Comme le souligne la critique, la composition représente la forge d’alors dans ses moindres détails : l’enclume sur un billot de bois, un marteau et des tenailles, un étau sur la table d’atelier, un seau d’eau pour la trempe, un tisonnier et un soufflet pour attiser le feu… Toutefois, le réalisme de l’œuvre ne procède pas, pour Brymner, d’une volonté à rivaliser avec la photographie en vogue. Comme certains de ses collègues canadiens avec qui il a étudié à Paris, il conteste cette pratique adoptée par plusieurs peintres. Il désire travailler sur le motif et s’intéresse aux jeux d’ombre et de lumière, de même qu’à la construction de l’image.

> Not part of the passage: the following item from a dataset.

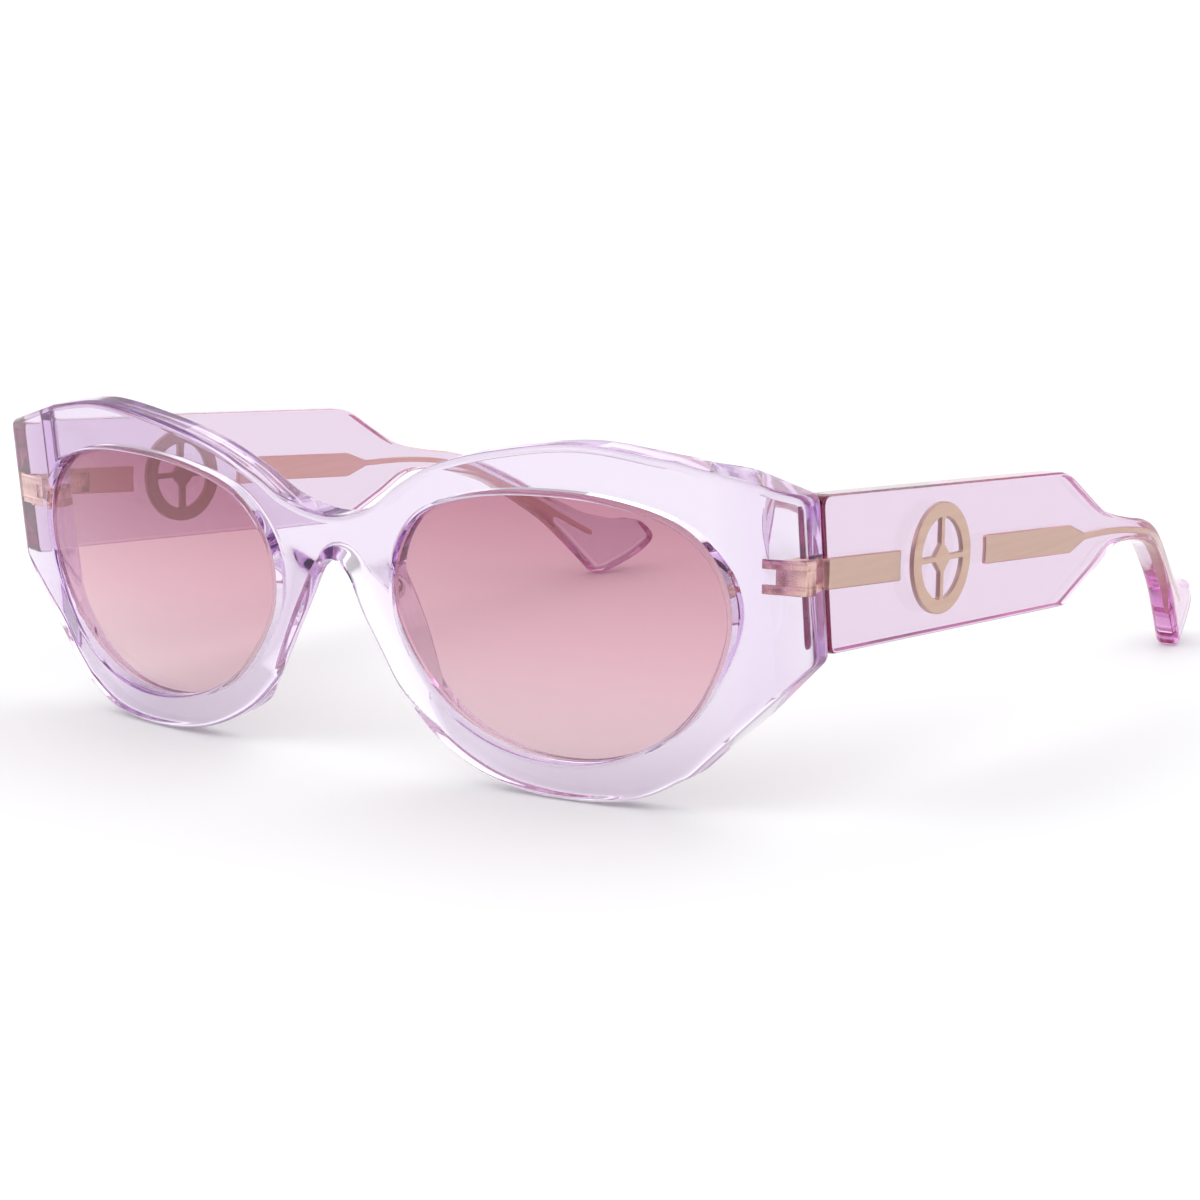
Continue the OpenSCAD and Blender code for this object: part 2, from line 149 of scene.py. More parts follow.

La présence d’une œuvre appartenant à la succession de l’artiste, A Smithy, Near St. Eustache [Une forge, près de Saint-Eustache], dans l’exposition commémorative consacrée à Brymner en 19261 laisse à penser qu’il s’est inspiré d’un atelier de cette ville des Basses-Laurentides pour réaliser La forge2.

Par ailleurs, Brymner s’intéresse tôt aux métiers traditionnels. À l’été 1883, à Pontaubert, en Bourgogne, il peint Avec Dolly chez le sabotier. La toile exposée à l’Art Association of Montreal (AAM) et à l’ARC en 1884 est acquise la même année par la Galerie nationale. Avec sa palette réduite de bruns, de gris et de bleus, elle inaugure une série d’œuvres associées aux métiers. Dans leur composition, la profondeur de l’espace est donnée tantôt par les ouvertures à carreaux situées dans l’angle de la pièce, tantôt par les lignes formées par les planches de bois aux murs et au sol, les tables et bancs d’atelier ou les étagères.

William Brymner (1855-1925), *Avec Dolly chez le sabotier*, 1883, huile sur toile, 38,1 x 46,2 cm. Musée des beaux-arts du Canada, Ottawa, achat en 1884. Photo MBAC
Crédit

À Baie-Saint-Paul, à l’été 1885, Brymner peint La Femme au métier, qui sera exposée à l’Ontario Society of Artists en 1886. Une fenêtre à deux battants avec de nombreux carreaux – élément caractéristique du bâti canadien-français traditionnel – s’ouvre sur le paysage. Source de lumière, elle fait se profiler la silhouette du personnage et projette une gamme de tons clairs-obscurs sur les surfaces. Le dessin des planches au sol et des divers montants du métier à tisser témoigne d’un intérêt soutenu : Brymner représente souvent des lignes qui se croisent et s’entrecroisent dans la composition de ses tableaux, comme c’est le cas dans La forge.

Crédit

Peu d’œuvres datant des débuts du professorat de Brymner nous sont connues (il devient directeur de l’école d’art de l’AAM en 1886). La forge vient donc enrichir notre connaissance de la production de cette figure majeure de la scène artistique montréalaise, québécoise et canadienne.

1 Memorial Exhibition of Paintings by the Late William Brymner, C.M.G., R.C.A., présentée à l’AAM du 30 janvier au 14 février 1926. Notons que La forge, qui ne s’est pas vendue à l’ARC en 1889, n’a pas non plus trouvé preneur à l’AAM.

2 Brymner, qui s’est fait construire un atelier à Saint-Eustache en 1905 avec son ami et collègue de l’AAM Maurice Cullen, devait déjà bien connaître la région.